3. Do you think any voice recording should be part of a patient’s EHR and subject to the same protections?
Answer: Absolutely, I believe voice can be used as a longitudinal biomarker and is an excellent ‘original source’ for records. Security is key and voice data, particularly when captured as part of a health record, must be treated like any other personally identifiable data.
4. I’m interested in your view of the Microsoft / Nuance acquisition. Microsoft has been focused on Healthcare for over 2 decades, and also has a strong voice recognition capability. Why do you think they bought Nuance?
Answer: While Microsoft has had a healthcare presence it hasn’t been focused on voice, it simply doesn’t have the data to integrate voice into it’s platform without the context specific capabilities of Nuance. Nuance has decades of voice data from Clinicians, essentially providing them with a massive training dataset covering a huge array of medical applications. It would make no sense for Microsoft to try and replicate such an extensive, existing dataset. However, many of their healthcare solutions are primed to integrate voice technology and Nuance is the perfect partner for them.
5. Using a smart speaker for patients / elderly / disabled is interesting for engagement, diarizing progress, and even diagnostics. They are cheap, easy to use, and always accessible in the home. Do you think the privacy / security issues are a roadblock? Or will the smart speakers become a part of everyday healthcare?
Answer: I used to think so but I’ve changed my mind, the more these speakers are used the less people are concerned about privacy. This of course can change with one significant data breach but for the moment I think engagement will increase, particularly for those high value wins that voice can deliver:
• Parents managing healthcare of children with complex needs, being able to share important data “hands free” at the time it’s happening is invaluable to parents who are not professional carers.

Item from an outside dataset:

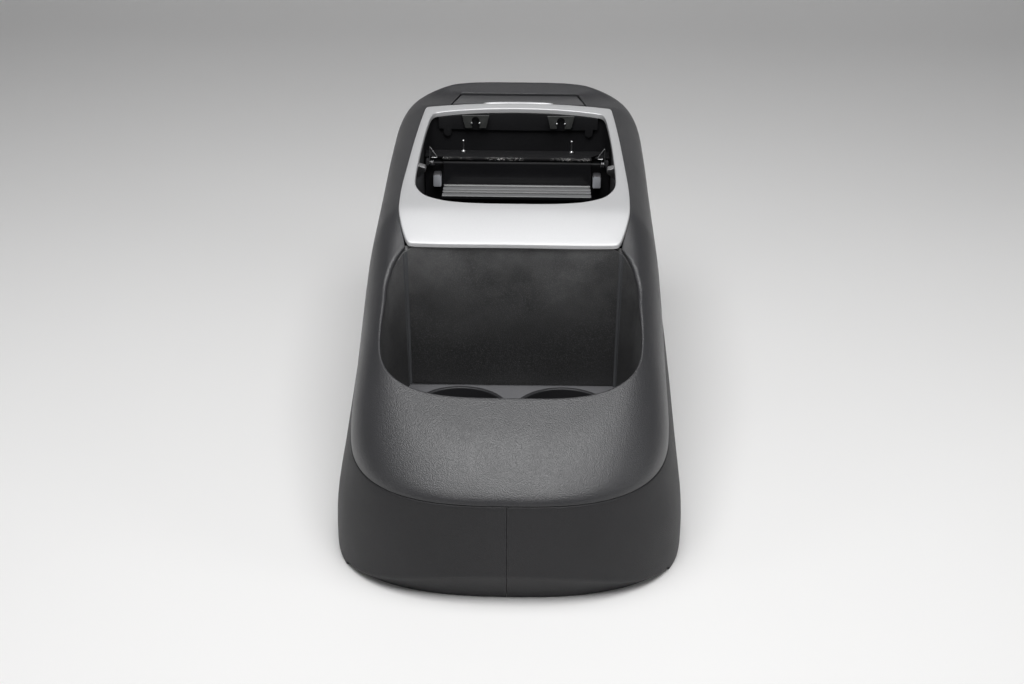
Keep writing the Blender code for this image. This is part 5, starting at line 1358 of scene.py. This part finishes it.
# Each lamp's name, place, target, width and depth, and power
LAMPS = (
    ("overhead", (0.0, -0.46, 1.50), (0.0, -0.12, 0.0), (1.3, 1.0), 24.0),
    ("left fill", (-1.5, -0.9, 0.8), (0.0, 0.0, 0.1), (0.5, 0.5), 1.6),
    ("right fill", (1.5, -0.7, 0.8), (0.0, 0.0, 0.1), (0.5, 0.5), 2.6),
)
LENS, SENSOR, CAMERA_PLACE = 49.99, 36.0, (0.0183, -1.1042, 0.633)
CAMERA_TURNS = ((1.0262, "Z"), (63.5913, "X"), (0.3038, "Z"))


def build_stage():
    """A pale floor that curves up into a backdrop, all one colour."""
    profile = [(STAGE_FRONT, 0.0), (STAGE_BACK, 0.0)]
    for a in np.linspace(0.0, 0.5 * math.pi, 20)[1:]:
        profile.append((STAGE_BACK + COVE * math.sin(a), COVE * (1.0 - math.cos(a))))
    profile.append((STAGE_BACK + COVE, STAGE_TOP))
    data = bpy.data.meshes.new("floor")
    verts = [(x, y, z) for x in (-STAGE_HALF, STAGE_HALF) for y, z in profile]
    count = len(profile)
    data.from_pydata(verts, [], [[i, i + 1, count + i + 1, count + i] for i in range(count - 1)])
    data.shade_smooth()
    floor = linked("floor", data)
    look = Look("floor paint", 0.7)
    look.colour((0.86, 0.855, 0.85), (0.90, 0.895, 0.89), look.noise(2.0))
    data.materials.append(look.made)


def light_scene():
    """Soft studio light: a wide lamp above and ahead, two fills, and a world that is seen brighter."""
    for name, place, target, size, power in LAMPS:
        data = bpy.data.lights.new(name, "AREA")
        data.shape = "RECTANGLE"
        data.size, data.size_y = size
        data.energy = power
        lamp = linked(name, data)
        lamp.location = place
        lamp.rotation_euler = (Vector(target) - Vector(place)).to_track_quat("-Z", "Y").to_euler()
    world_look = bpy.data.worlds.new("studio")
    world_look.use_nodes = True
    tree = world_look.node_tree
    shade = tree.nodes["Background"]
    shade.inputs["Color"].default_value = (0.97, 0.98, 1.0, 1.0)
    seen = tree.nodes.new("ShaderNodeMapRange")
    seen.inputs["To Min"].default_value = WORLD_LIGHT
    seen.inputs["To Max"].default_value = WORLD_SEEN
    tree.links.new(tree.nodes.new("ShaderNodeLightPath").outputs["Is Camera Ray"], seen.inputs["Value"])
    tree.links.new(seen.outputs["Result"], shade.inputs["Strength"])
    bpy.context.scene.world = world_look
    bpy.context.scene.view_settings.view_transform = "Standard"


def add_camera():
    """The photograph's camera, from a least-squares fit to points measured in it."""
    data = bpy.data.cameras.new("camera")
    data.lens, data.sensor_width = LENS, SENSOR
    camera = linked("camera", data)
    place = Matrix.Translation(CAMERA_PLACE)
    for degrees, axis in CAMERA_TURNS:
        place = place @ Matrix.Rotation(math.radians(degrees), 4, axis)
    camera.matrix_world = place
    bpy.context.scene.camera = camera


build_shell()
build_panels()
build_bin()
build_frame()
build_well()
build_flap(build_cross_wall())
build_clips()
build_lid()
dress_kept()
build_stage()
light_scene()
add_camera()
bpy.context.view_layer.update()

• Empowering people with disabilities to take control of their own health through more interactive technologies can be transformational for some patients.
6. Where do you think diagnostic speech recognition will break through first? For example, with depression, helping people recognize a wave could be coming on could help with self-medicating before family gets involved.
Answer: This is a fantastic question, I used to think Parkinson’s was the clear front runner as the physiological manifestation of the disease can clearly be identified through frequency analysis. However it hasn’t hit mainstream and I wonder if it is because the researchers don’t have the inclination to spin out into the startup world, is the real world application too complex (I don’t think this is it) or whether the market size is not attractive enough. I think Depression is going to be the big win for voice diagnostics in healthcare, we’ve seen an explosion of digital health solutions for mental health in recent years meaning that people are more willing to recognise when they need help and do something about it. You’re exactly right, I think the technology will focus on intra-speaker variability, so when do my speech patterns change to indicate a difference in mood/symptoms. I wouldn’t be surprised if we see a “wellness” version of this claiming to identify stress in the next year or 2 as a precursor to a reliable, clinically validated technology that can robustly identify the onset of depression.